趙老在一次訪談時,感嘆陸建勛被捕後一定遭受很殘酷的刑求,還好他沒有把自己供出來,又說他們都想回大陸呀,去打個韓戰結果變成俘虜,被強迫刺青又說刺了青不能回大陸,被騙來台灣又無親無故,又不讓寫信回家,這能心裡甘願嗎?趙老嘴上說的雖然是他們,但其實也是自己的心聲,他們的人生際遇一模一樣呀。只是,趙老當年逃過一劫,因而得以重回社會,娶妻生子、成家立業,並在台灣解嚴開放老兵探親後,有機會回到山西故鄉探望母親。

想通了這點,我恍然大悟,終於明白趙老為什麼想找他們的墓碑,想看他們的判決書,想知道陸建勛當年到底發生什麼事。原來,陸建勛、周訓政、林振東、劉永忠和王兮,他們不只是趙老曾經的老戰友、老同志,不只是同病相憐,還是沒把趙老供出來的救命恩人。這份救命之恩,趙老60多年來一直放在心上,從沒忘過。而我意外地幫趙老找了他們。一想到這跨越生死與歲月的情誼,這一感念就是一輩子,令人動容。

眷村爺爺奶奶們的故事,趙老與陸建勛他們的故事,在我身上相互交疊。
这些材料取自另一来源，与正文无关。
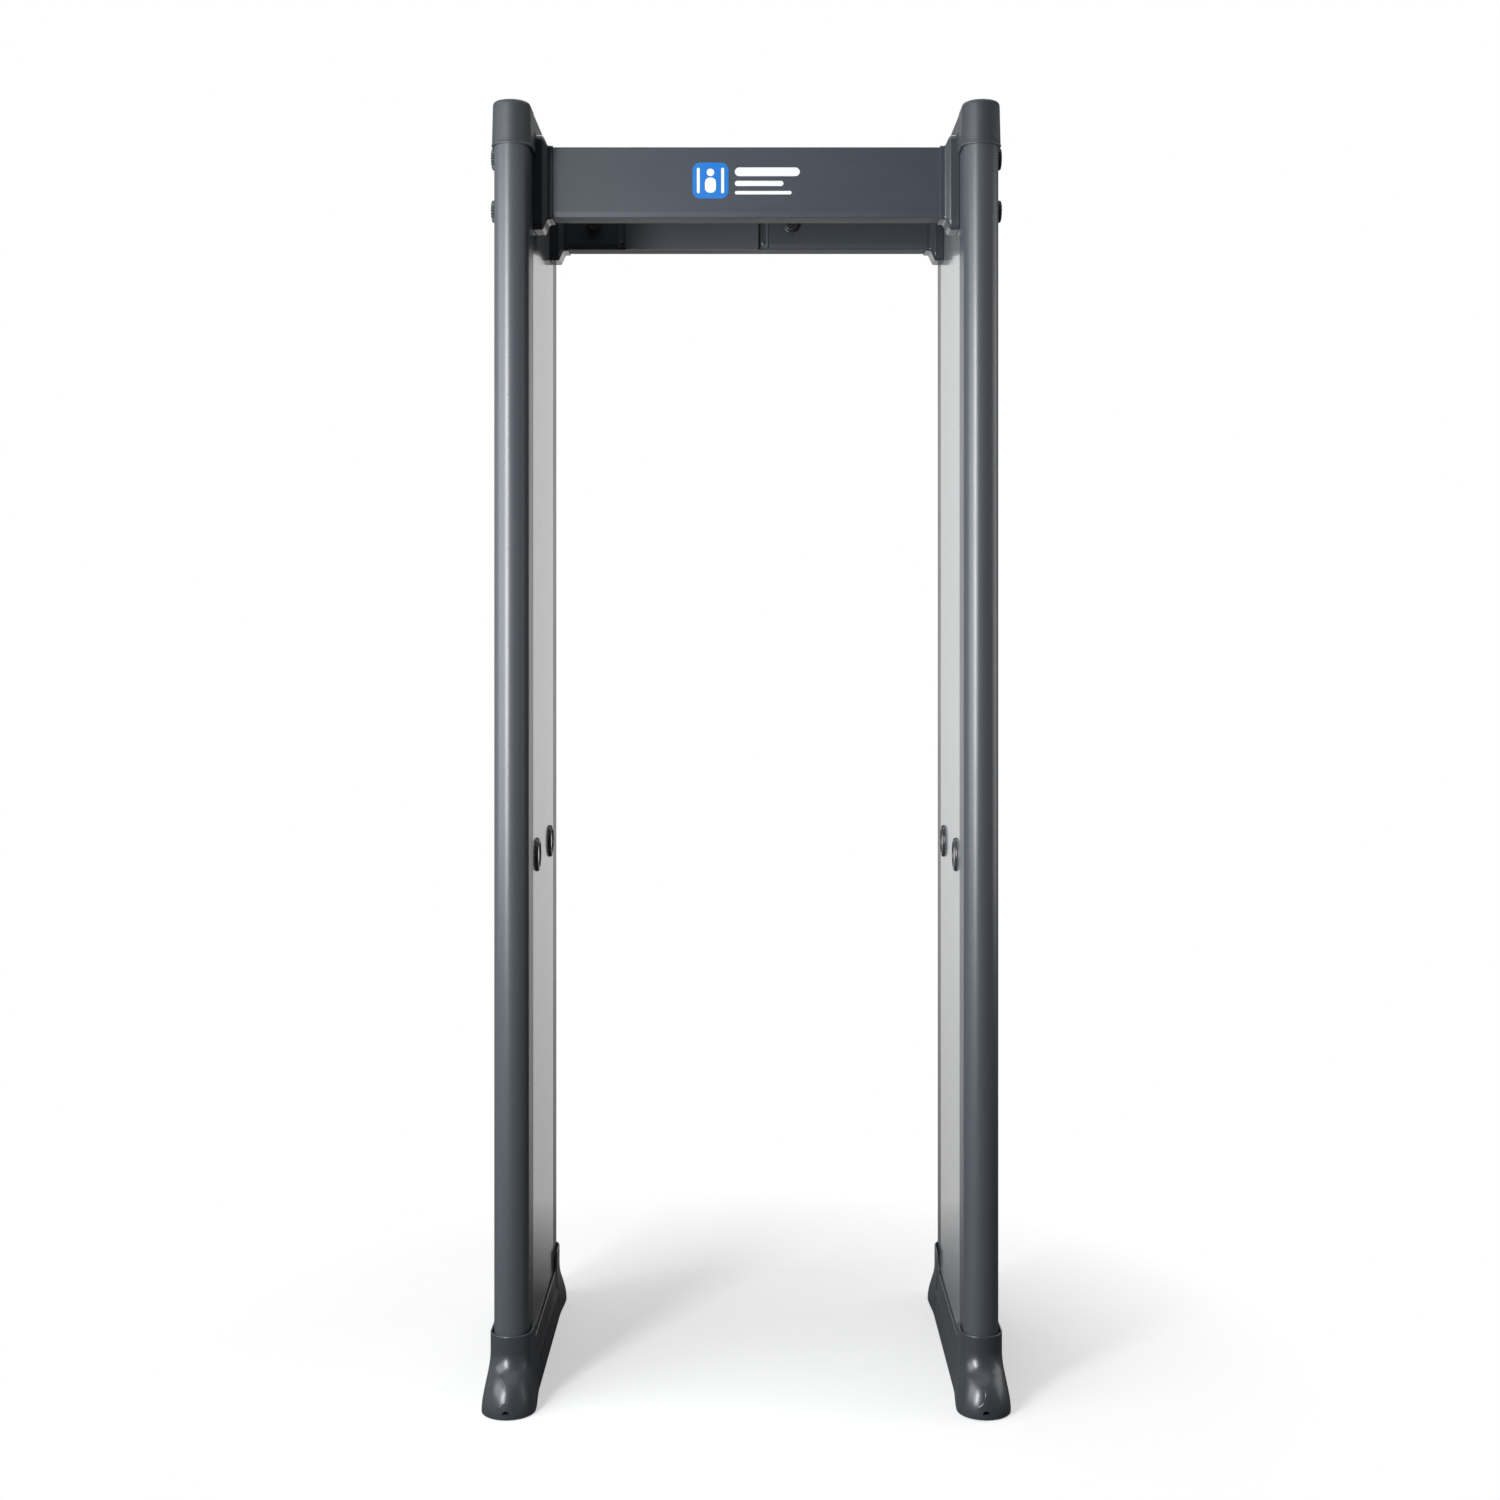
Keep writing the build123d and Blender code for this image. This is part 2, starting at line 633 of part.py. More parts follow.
def main():
    os.makedirs(OUT, exist_ok=True)
    write_corners("post", front_post())
    write_sides("inner_skin", inner_skin())
    write_sides("outer_skin", outer_skin())
    write_sides("panel_core", panel_core())
    loop = coil()
    write("receiver_coil", loop)
    write("transmitter_coil", left_copy(loop))
    write_sides("top_cap", top_cap())
    write_sides("base_shoe", base_shoe())
    pad = base_pad()
    write("base_pads", [pad, left_copy(pad)])
    write_corners("anchor_cover", front_anchor_cover())
    write_corners("sensor_bezel", front_sensor_bezel())
    write_corners("sensor_lens", front_sensor_lens())
    module = front_sensor_module()
    right_modules = [module, rear_copy(module)]
    write("sensor_modules", right_modules + [left_copy(m) for m in right_modules])
    write("front_beam", front_beam())
    write("rear_beam", rear_beam())
    write_corners("bracket", front_bracket())
    right_inserts = front_inserts() + [rear_copy(b) for b in front_inserts()]
    write("threaded_inserts", right_inserts + [left_copy(b) for b in right_inserts])
    write_corners("upper_knob", front_knob(KNOB_DZ))
    write_corners("lower_knob", front_knob(-KNOB_DZ))
    write("control_housing", control_housing())
    write("service_cover", service_cover())
    write("cover_screws", cover_screws())
    write("control_fascia", control_fascia())
    write("display_window", display_window())
    write("control_board", control_board())
    write("power_supply", power_supply())
    write("cable_sockets", cable_sockets())
    write("mains_inlet", mains_inlet())
    write("lock_rotor", lock_rotor())
    for number, x in enumerate(key_positions(), start=1):
        write("control_key_" + str(number), control_key(x))


main()
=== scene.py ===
"""Looks of the walk-through security gate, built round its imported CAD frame."""
import json
import math

import bmesh
import bpy
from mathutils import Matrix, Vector


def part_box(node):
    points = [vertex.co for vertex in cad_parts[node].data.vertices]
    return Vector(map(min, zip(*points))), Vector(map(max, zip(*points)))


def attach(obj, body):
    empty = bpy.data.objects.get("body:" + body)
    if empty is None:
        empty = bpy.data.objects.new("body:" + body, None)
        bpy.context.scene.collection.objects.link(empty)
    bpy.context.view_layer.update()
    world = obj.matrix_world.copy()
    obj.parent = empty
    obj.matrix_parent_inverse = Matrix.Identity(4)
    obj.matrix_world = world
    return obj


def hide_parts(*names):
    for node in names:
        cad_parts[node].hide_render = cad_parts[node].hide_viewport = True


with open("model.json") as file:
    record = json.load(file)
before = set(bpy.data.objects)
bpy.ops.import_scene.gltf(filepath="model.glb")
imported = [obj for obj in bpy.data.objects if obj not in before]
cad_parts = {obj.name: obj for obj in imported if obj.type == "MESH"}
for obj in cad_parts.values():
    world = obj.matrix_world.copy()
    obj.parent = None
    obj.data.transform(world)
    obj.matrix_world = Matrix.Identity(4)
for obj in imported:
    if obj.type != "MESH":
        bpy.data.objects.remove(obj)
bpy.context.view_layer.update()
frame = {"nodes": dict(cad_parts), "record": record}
MM = 0.001
ROOT = "root"
SIDES = {"left": -1, "right": 1}
ENDS = {"front": -1, "rear": 1}

# ---- sizes read from the frame, for the right side and the front


def node_box(node):
    low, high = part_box(node)
    return Vector(low), Vector(high)


def face_box(node):
    """Box of a node, then the centre and the size of its face across y."""
    low, high = node_box(node)
    centre = ((low.x + high.x) / 2, (low.z + high.z) / 2)
    return low, high, centre, (high.x - low.x, high.z - low.z)


post_low, post_high = node_box("right_front_post")
INNER_X = post_low.x
OUTER_X = post_high.x
HALF_POST = (OUTER_X - INNER_X) / 2
SIDE_X = (OUTER_X + INNER_X) / 2
NOSE_Y = -post_low.y - HALF_POST
PANEL_END_Y = -post_high.y
cap_low, cap_high = node_box("right_top_cap")
shoe_low, shoe_high = node_box("right_base_shoe")
beam_low, beam_high = node_box("front_beam")
BEAM_Y = -(beam_low.y + beam_high.y) / 2
BEAM_Z = (beam_low.z + beam_high.z) / 2
BEAM_HALF_Y = (beam_high.y - beam_low.y) / 2
BEAM_HALF_Z = (beam_high.z - beam_low.z) / 2
bracket_low, bracket_high = node_box("right_front_bracket")
bezel_low, bezel_high = node_box("right_front_sensor_bezel")
lens_low, lens_high = node_box("right_front_sensor_lens")

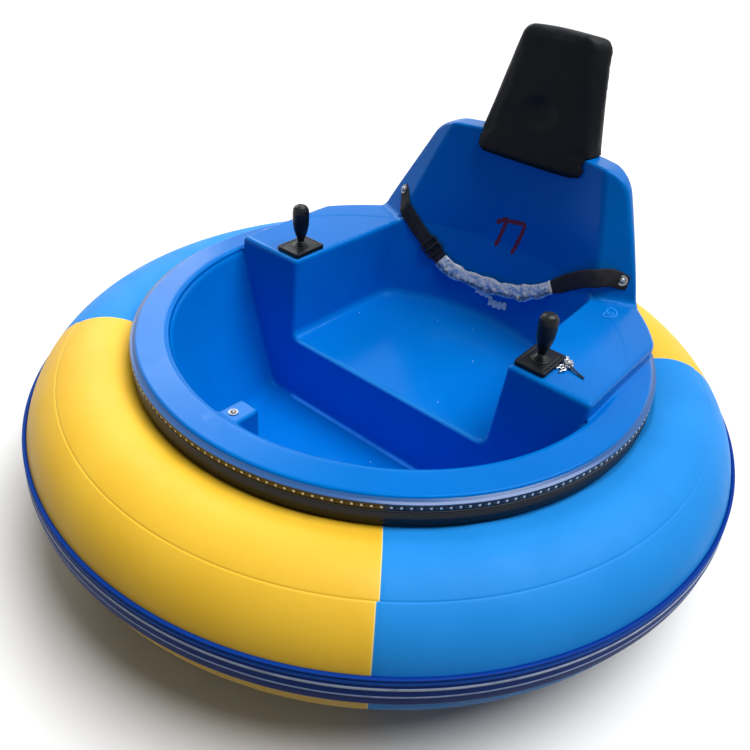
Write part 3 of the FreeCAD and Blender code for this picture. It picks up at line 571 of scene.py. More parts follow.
def backFace(x, rise):
    # the larger of the two y values, the crease between them eased over a few millimetres
    t = tub
    radius = np.interp(t["armZ"] + rise, t["faceZ"], t["faceR"])
    roundY = t["faceY"] + np.sqrt(radius ** 2 - x ** 2)
    wingY = t["wingY"] + t["wingSide"] * (np.abs(x) - t["wingX"]) + t["wingRise"] * rise
    return 0.5 * (roundY + wingY + np.sqrt((roundY - wingY) ** 2 + belt["crease"]))


def backNormal(x, rise):
    # square to the face: its change over a millimetre each way along x and z
    dx = (backFace(x + 1.0, rise) - backFace(x - 1.0, rise)) / 2
    dz = (backFace(x, rise + 1.0) - backFace(x, rise - 1.0)) / 2
    n = np.stack([dx, -np.ones_like(dx), dz], -1)
    return n / np.linalg.norm(n, axis=-1, keepdims=True)


def smoothPath(points, count, passes):
    # evenly spaced points on the given line, its corners eased
    points = np.asarray(points, float)
    length = np.concatenate([[0], np.cumsum(np.linalg.norm(np.diff(points, axis=0), axis=1))])
    even = np.linspace(0, length[-1], count)
    path = np.stack([np.interp(even, length, points[:, a]) for a in range(points.shape[1])], -1)
    for _ in range(passes):
        path[1:-1] = (path[:-2] + 2 * path[1:-1] + path[2:]) / 4
    return path


def strapPath(points, count, passes, facing=None):
    # The line on the backrest with its directions outwards and across. Where the strap stands off,
    # its outward direction turns from the face's own towards the one given.
    path = smoothPath(points, count, passes)
    x, rise, off = path.T
    n = backNormal(x, rise)
    for _ in range(4):
        n[1:-1] = (n[:-2] + 2 * n[1:-1] + n[2:]) / 4
    n /= np.linalg.norm(n, axis=1, keepdims=True)
    centre = np.stack([x, backFace(x, rise), tub["armZ"] + rise], -1) + n * (off + belt["under"])[:, None]
    if facing is not None:
        share = belt["turnShare"] * np.clip(off / belt["turnBy"], 0, 1)[:, None]
        n = n * (1 - share) + np.array(facing) * share
        n /= np.linalg.norm(n, axis=1, keepdims=True)
    ahead = np.gradient(centre, axis=0)
    ahead /= np.linalg.norm(ahead, axis=1, keepdims=True)
    out = n - ahead * (n * ahead).sum(1, keepdims=True)
    out /= np.linalg.norm(out, axis=1, keepdims=True)
    return centre, out, np.cross(ahead, out)


def strapPiece(name):
    # A flat ribbon, thinner at its edges. It narrows towards its ends as it is gathered, and its
    # edges curl with the square of their distance from the middle.
    t, strap = belt, belt[name]
    centre, out, across = strapPath(strap["points"], t["rows"], t["passes"], strap["facing"])
    run, one = np.linspace(-1, 1, t["cols"]), np.ones(t["cols"])
    section = np.concatenate([np.stack([run, one], -1), np.stack([run[::-1], 0 * one], -1)])
    share = np.linspace(0, 1, t["rows"])
    lift = strap["curl"] * np.sin(share * math.pi)
    nearStart, nearEnd = np.exp(-share / t["gatherRun"]), np.exp(-(1 - share) / t["gatherRun"])
    half = strap["width"] / 2 * (1 - strap["gathered"][0] * nearStart - strap["gathered"][1] * nearEnd)
    side = section[None, :, 0] * half[:, None]
    edge = 1 - t["thinEdge"] * np.abs(section[None, :, 0]) ** 12
    high = (section[None, :, 1] - 0.5) * t["wall"] * edge + t["wall"] / 2
    high = high + lift[:, None] * section[None, :, 0] ** 2
    high = high + t["ripple"] * np.sin(share * 40)[:, None] * section[None, :, 0]
    verts = centre[:, None] + across[:, None] * side[..., None] + out[:, None] * high[..., None]
    length = np.concatenate([[0], np.cumsum(np.linalg.norm(np.diff(centre, axis=0), axis=1))])
    uvs = np.stack(np.broadcast_arrays(length[:, None], side), -1) / 1000
    return meshPiece(name, verts.reshape(-1, 3) / 1000, tubeFaces(*verts.shape[:2]), uvs=uvs.reshape(-1, 2))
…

他們曾在內戰中隸屬不同陣營,有著不同立場,但他們的離鄉背井與白色恐怖陰影,都是中國苦難的縮影。他們一個個生命的重量沉澱在我心裡,讓我感到歷史是如此沉重,卻又如此充滿情感與溫度,映照出人們面對苦難的無可奈何,卻也在負重前行中綻放出生命的力量。我,何其有幸,能與他們的生命故事交織,從中體驗到,這就是擁有歷史的感覺。